Tag Archives: jose vilson

What did you learn?

One thing Malke Rosenfeld and I agreed on over breakfast the other day is that the question, What did you learn? makes us uncomfortable. Weird, right? We are teachers and find both answering and asking this question makes us uncomfortable.

I have many reasons for not liking the question: that it implies the process has ended; that when I ask it of my students, they may be inclined to say what they think I want to hear; that it doesn’t invite further questions; on and on.

Being asked this question in Malke’s (fabulous) workshop* led me to something new, though.

New to me, anyway.

This coming school year, I will characterize learning—for myself and for students—in the following way.

Learning is having new questions to ask.

If I have learned something, it is because I can ask questions that I previously could not. Some examples…

example 1: Algebra II

Reading Nicholson Baker’s article on Algebra II in Harper’s [behind pay wall; also available at your local library. And seriously, a Harper’s subscription is like $15 a year.] recently, I didn’t learn anything. Much of what he had to say about the course and the way students experience it is pretty familiar and the tone resonated with many of my feelings. But when I read Jose Vilson’s response to it, I had questions. Jose writes,

If someone said, “Let’s end compulsory higher-order math tomorrow,” and the fallout happens across racial, gender, class lines, then I could be convinced that this was a step towards reform.

I wondered whether I would view Algebra II differently if I were a man (or woman) of color. I wondered yet again about the place and effect of developmental math and College Algebra on the economically and culturally diverse population of my community college. I have new questions to ask, so I learned something from my colleague Mr. Vilson that I didn’t learn from Mr. Baker.

And you are reading Jose Vilson’s blog on a regular basis, right? If not, now would be a good time to start.

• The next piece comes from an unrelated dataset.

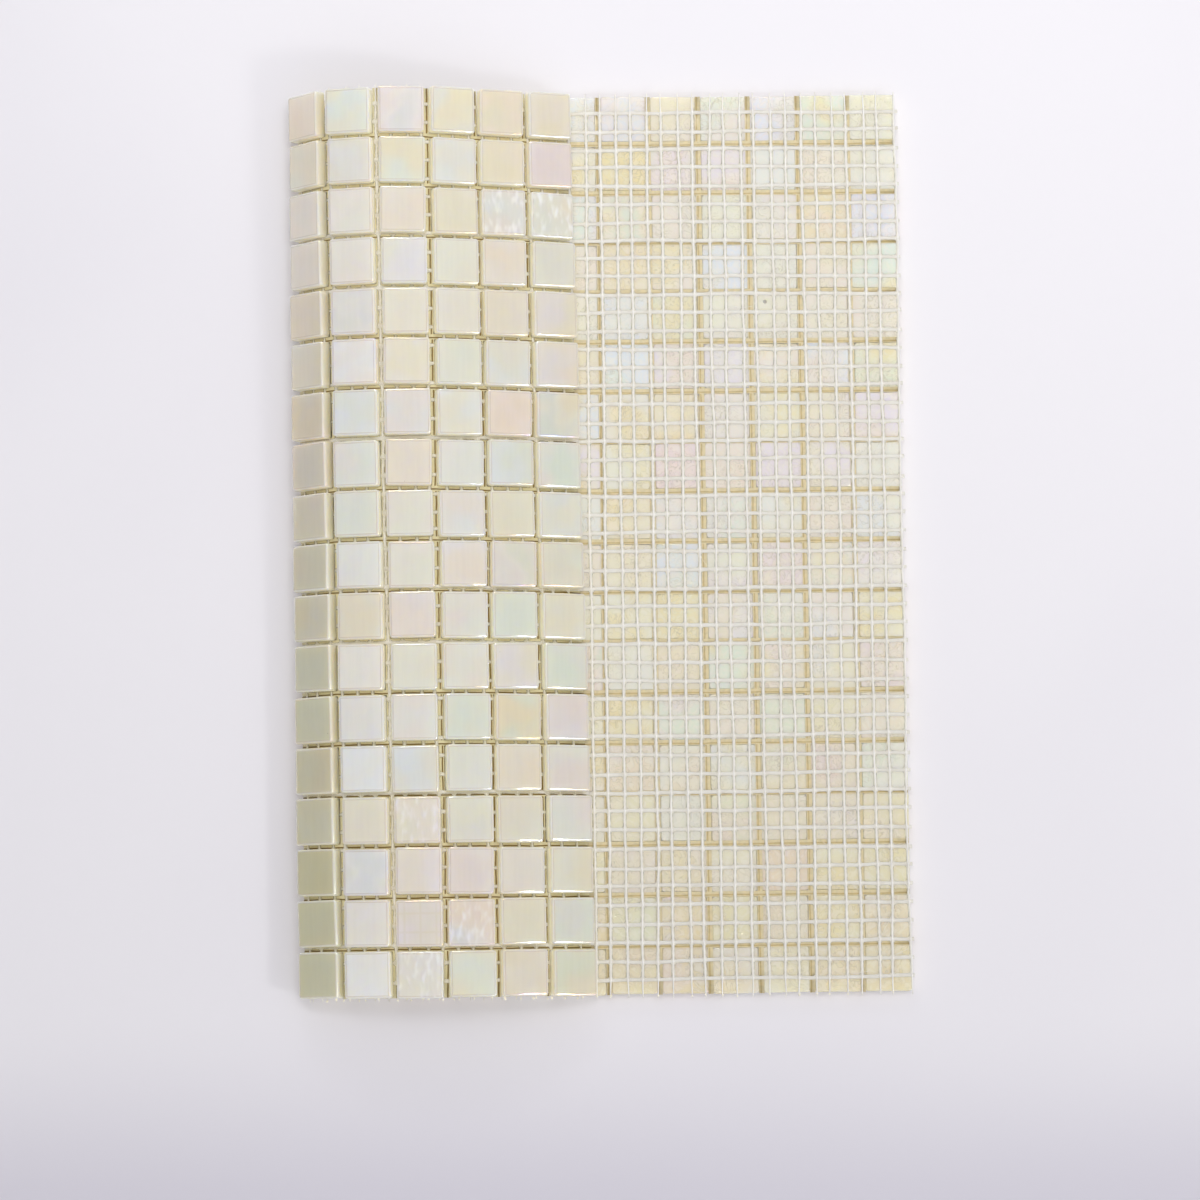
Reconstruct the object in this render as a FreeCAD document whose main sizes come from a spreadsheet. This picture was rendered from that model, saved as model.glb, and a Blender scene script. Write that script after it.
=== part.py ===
"""Mosaic tile sheet: glass tiles on a backing mesh, lying face down with one end folded over."""
import FreeCAD, Part
import math
import os

import Sketcher

# Driving dimensions in millimetres, and angles in degrees above the floor
SIZES = [
    ("tile_width", 15.0, "side of one square tile"),
    ("tile_thickness", 4.0, "thickness of the glass"),
    ("joint_width", 1.45, "gap between neighbouring tiles"),
    ("corner_cut", 0.8, "flat across each upright corner of a tile"),
    ("face_bevel", 0.6, "bevel round the glossy face"),
    ("row_count", 18, "tiles along one column"),
    ("flat_column_count", 12, "columns that lie on the floor, face down"),
    ("glue_gap", 0.1, "glue film between the tile backs and the weft"),
    ("weft_pitch", 6.05, "spacing of the flat yarns across the columns"),
    ("weft_width", 0.95, "width of a flat yarn"),
    ("weft_thickness", 0.25, "thickness of a flat yarn"),
    ("weft_inset", 5.4, "first flat yarn, from the head edge of the tiles"),
    ("crossing_gap", 0.1, "glue film between the two layers of yarn"),
    ("warp_pitch", 5.09, "spacing of the thin yarns along the columns"),
    ("warp_width", 0.55, "width of a thin yarn"),
    ("warp_thickness", 0.3, "thickness of a thin yarn"),
    ("warp_inset", 0.5, "first thin yarn, from the free edge of the flat part"),
    ("yarn_stub", 1.2, "cut yarn that stands out past the outer tiles"),
    ("rest_gap", 0.1, "clearance where the folded end rests on the mesh"),
    ("head_angle_1", 51.0, "head end: the column that rises from the crease"),
    ("head_angle_2", 16.0, "head end: second folded column"),
    ("head_angle_3", -4.5, "head end: third folded column, the top of the hump"),
    ("head_angle_4", -20.0, "head end: fourth folded column, before it settles"),
    ("head_angle_5", -17.0, "head end: fifth folded column, before it settles"),
    ("head_angle_6", -22.0, "head end: last folded column, before it settles"),
    ("foot_angle_1", 30.0, "foot end: the column that rises from the crease"),
    ("foot_angle_2", 11.0, "foot end: second folded column"),
    ("foot_angle_3", 4.0, "foot end: third folded column, the top of the hump"),
    ("foot_angle_4", -7.0, "foot end: fourth folded column, before it settles"),
    ("foot_angle_5", -16.0, "foot end: fifth folded column, before it settles"),
    ("foot_angle_6", -24.0, "foot end: last folded column, before it settles"),
]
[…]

Example 2: Percussive Dance

At Malke’s workshop this week, I began asking about:

  • the relationship between variable and attribute,
  • the importance of decomposing things by their attributes and paying attention to one of these attributes at a time, and whether that is a fundamental characteristic of mathematical activity,
  • whether a characteristic of a novice is an inability to distinguish noise from pattern,
  • how children’s experiences with sameness in their non-mathematical lives informs and constrains their ability to work with sameness in mathematics,
  • whether I was taking seriously my responsibility and opportunity to use physical classroom space for student learning, and
  • what kinds of equivalence relations we could use in Malke’s percussive dance work, and whether we can form a group from the resulting elements, together with composition (my hunch is yes and that the resulting group is non-Abelian, but I haven’t worked out the details).

Now you should watch Malke in action. I’ll be surprised if this 3-minute video doesn’t give you some new questions to ask.

Conclusion

See, in math classes asking questions is usually a sign that you have not learned.

“Any questions?” is a signal to students to speak up if they don’t get what has just been explained.

We have it all backwards.

It shouldn’t be, “What questions do you have?” [I hope you have none so that I can tell myself you learned something.] 

It should be, “What new questions can you ask?” [I hope you have some because otherwise our work is having no effect on your mind.] 

*Asked by someone who is not Malke, for the record.